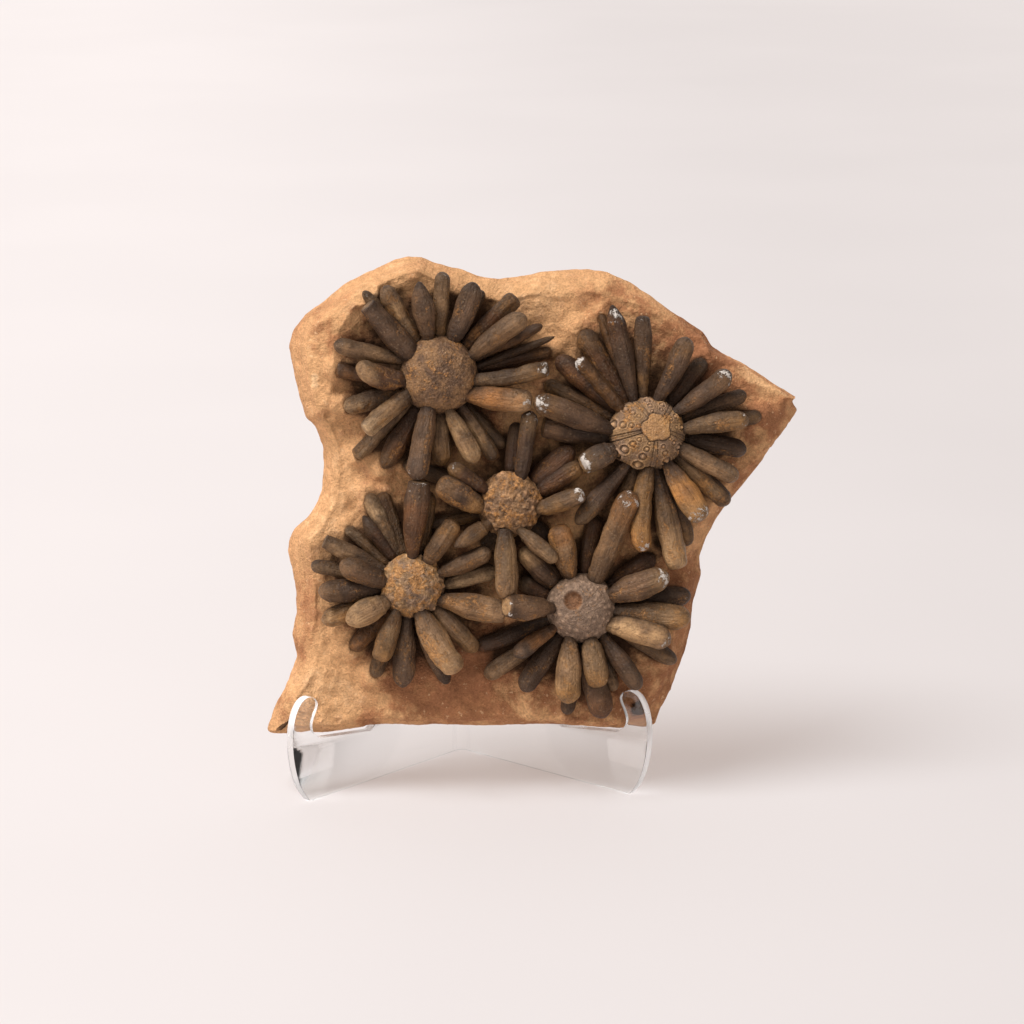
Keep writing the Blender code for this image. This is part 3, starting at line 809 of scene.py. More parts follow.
UPPER_RIGHT = UrchinPlan(
    name="urchin_upper_right", middle=(646.5, 434.0), radius=17.4, top=21.0, seed=8.6,
    knobs=Columns(), tones=(T.GREY, T.OLIVE), grain_height=0.10, grain_size=0.9, flatten=0.07, crust=0.2,
    rings=130, sides=330,
    clubs={
        TOP: (
            Club(36.2, 47.1, 9.2, 37, T.UMBER, fleck=0.25, bend=0.6, end_tone=T.BROWN),
            Club(8, 46.5, 9.7, 6, T.OLIVE, bend=-0.8, crust=0.2, fleck=0.1,
                 end_tone=T.OCHRE),
            Club(334.3, 45.9, 8, 338, T.TAN, F.EVEN, fleck=0.12),
            Club(303, 46.3, 12, 305, T.GOLD, F.CLUB, E.BLUNT, fleck=0.22, crust=0.2,
                 end_tone=T.OCHRE, root_tone=T.UMBER),
            Club(267.5, 53.1, 9.6, 273, T.OCHRE, F.EVEN, bend=1.5, fleck=0.2, crust=0.3,
                 end_tone=T.GOLD),
            Club(205.8, 32.2, 10.5, 205, T.GREY, F.PLUMP, E.BROKEN, fleck=0.55, end_tone=T.OLIVE),
            Club(163, 52.8, 11.5, 174, T.DARK, fleck=0.33, end_tone=T.BROWN),
        ),
        OVER: (
            Club(232, 51.5, 9, 238, T.DARK, F.SLIM, end_tone=T.OLIVE),
            Club(105, 60.2, 8.7, 111, T.DARK, F.CLUB, E.POINTED, fleck=0.35, end_tone=T.RUSTY,
                 root_tone=T.UMBER),
            Club(66.6, 47.3, 9.7, 74, T.DARK, bend=0.9, end_tone=T.BROWN),
            Club(132.5, 46.4, 7.3, 135, T.GOLD, F.EVEN, fleck=0.3, crust=0.7, end_tone=T.WARM),
        ),
        MID: (
            Club(92, 53.3, 7.8, 96, T.UMBER, F.WAISTED, E.BLUNT, crust=0.2, root_tone=T.OCHRE),
            Club(283, 62.5, 11.5, 285, T.OLIVE, F.CLUB, E.BLUNT, crust=0.3, end_tone=T.SAND,
                 root_tone=T.UMBER),
        ),
        SUB: (
            Club(22, 48.5, 7.3, 25, T.UMBER, F.EVEN, end_tone=T.BROWN),
            Club(350.5, 45.6, 8.7, 355, T.BLACK, end_tone=T.DARK),
            Club(319.8, 48.7, 9, 325, T.OLIVE, F.EVEN, crust=0.5, end_tone=T.BROWN),
            Club(283.4, 45.5, 6.9, 283, T.BLACK, F.EVEN),
            Club(175.8, 47, 10, 187, T.BLACK, F.EVEN, E.BROKEN, end_tone=T.UMBER),
            Club(139.4, 53.3, 10, 140, T.RUSTY),
        ),
        LOW: (
            Club(111, 57.8, 6, 114, T.WARM, F.SLIM, end_tone=T.GOLD),
            Club(52.3, 42.7, 7.5, 52, T.RUSTY, F.EVEN, end_tone=T.OLIVE),
            Club(9, 52.4, 7, 14, T.OLIVE, F.EVEN, end_tone=T.OCHRE),
            Club(290.5, 53.7, 8.7, 294, T.BROWN, end_tone=T.OCHRE),
            Club(252, 35, 8, 252, T.TAN, F.EVEN, end_tone=T.BROWN),
            Club(153.6, 51.3, 7.8, 155, T.BROWN, F.EVEN, crust=0.4, end_tone=T.OCHRE),
            Club(122, 54.9, 9.5, 124, T.RUSTY, F.EVEN, crust=1.0, end_tone=T.BROWN),
        ),
    },
)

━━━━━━

▶ [WHAT IS EXPECTED]: Repeat the data exactly. Leave nothing out.

▶ [ANSWER TO THIS TASK]:
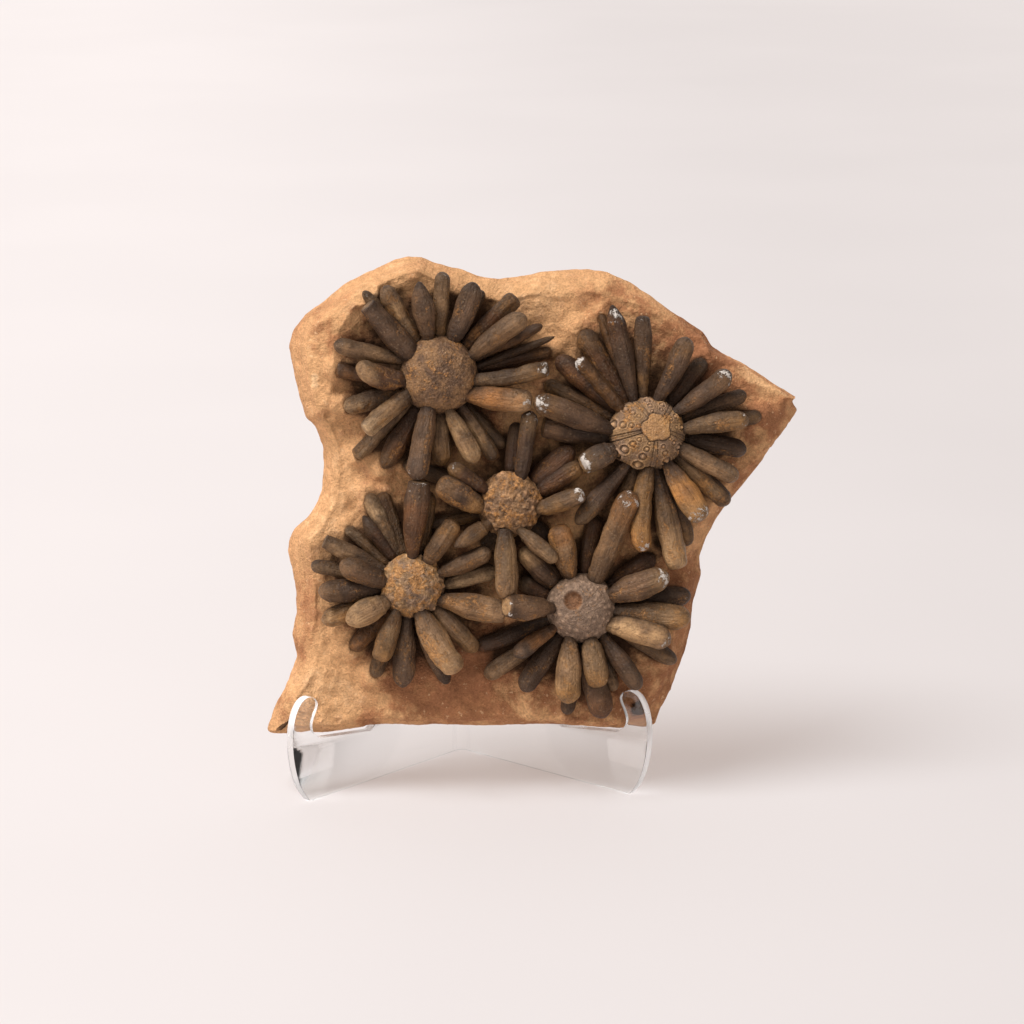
Keep writing the Blender code for this image. This is part 3, starting at line 809 of scene.py. More parts follow.
UPPER_RIGHT = UrchinPlan(
    name="urchin_upper_right", middle=(646.5, 434.0), radius=17.4, top=21.0, seed=8.6,
    knobs=Columns(), tones=(T.GREY, T.OLIVE), grain_height=0.10, grain_size=0.9, flatten=0.07, crust=0.2,
    rings=130, sides=330,
    clubs={
        TOP: (
            Club(36.2, 47.1, 9.2, 37, T.UMBER, fleck=0.25, bend=0.6, end_tone=T.BROWN),
            Club(8, 46.5, 9.7, 6, T.OLIVE, bend=-0.8, crust=0.2, fleck=0.1,
                 end_tone=T.OCHRE),
            Club(334.3, 45.9, 8, 338, T.TAN, F.EVEN, fleck=0.12),
            Club(303, 46.3, 12, 305, T.GOLD, F.CLUB, E.BLUNT, fleck=0.22, crust=0.2,
                 end_tone=T.OCHRE, root_tone=T.UMBER),
            Club(267.5, 53.1, 9.6, 273, T.OCHRE, F.EVEN, bend=1.5, fleck=0.2, crust=0.3,
                 end_tone=T.GOLD),
            Club(205.8, 32.2, 10.5, 205, T.GREY, F.PLUMP, E.BROKEN, fleck=0.55, end_tone=T.OLIVE),
            Club(163, 52.8, 11.5, 174, T.DARK, fleck=0.33, end_tone=T.BROWN),
        ),
        OVER: (
            Club(232, 51.5, 9, 238, T.DARK, F.SLIM, end_tone=T.OLIVE),
            Club(105, 60.2, 8.7, 111, T.DARK, F.CLUB, E.POINTED, fleck=0.35, end_tone=T.RUSTY,
                 root_tone=T.UMBER),
            Club(66.6, 47.3, 9.7, 74, T.DARK, bend=0.9, end_tone=T.BROWN),
            Club(132.5, 46.4, 7.3, 135, T.GOLD, F.EVEN, fleck=0.3, crust=0.7, end_tone=T.WARM),
        ),
        MID: (
            Club(92, 53.3, 7.8, 96, T.UMBER, F.WAISTED, E.BLUNT, crust=0.2, root_tone=T.OCHRE),
            Club(283, 62.5, 11.5, 285, T.OLIVE, F.CLUB, E.BLUNT, crust=0.3, end_tone=T.SAND,
                 root_tone=T.UMBER),
        ),
        SUB: (
            Club(22, 48.5, 7.3, 25, T.UMBER, F.EVEN, end_tone=T.BROWN),
            Club(350.5, 45.6, 8.7, 355, T.BLACK, end_tone=T.DARK),
            Club(319.8, 48.7, 9, 325, T.OLIVE, F.EVEN, crust=0.5, end_tone=T.BROWN),
            Club(283.4, 45.5, 6.9, 283, T.BLACK, F.EVEN),
            Club(175.8, 47, 10, 187, T.BLACK, F.EVEN, E.BROKEN, end_tone=T.UMBER),
            Club(139.4, 53.3, 10, 140, T.RUSTY),
        ),
        LOW: (
            Club(111, 57.8, 6, 114, T.WARM, F.SLIM, end_tone=T.GOLD),
            Club(52.3, 42.7, 7.5, 52, T.RUSTY, F.EVEN, end_tone=T.OLIVE),
            Club(9, 52.4, 7, 14, T.OLIVE, F.EVEN, end_tone=T.OCHRE),
            Club(290.5, 53.7, 8.7, 294, T.BROWN, end_tone=T.OCHRE),
            Club(252, 35, 8, 252, T.TAN, F.EVEN, end_tone=T.BROWN),
            Club(153.6, 51.3, 7.8, 155, T.BROWN, F.EVEN, crust=0.4, end_tone=T.OCHRE),
            Club(122, 54.9, 9.5, 124, T.RUSTY, F.EVEN, crust=1.0, end_tone=T.BROWN),
        ),
    },
)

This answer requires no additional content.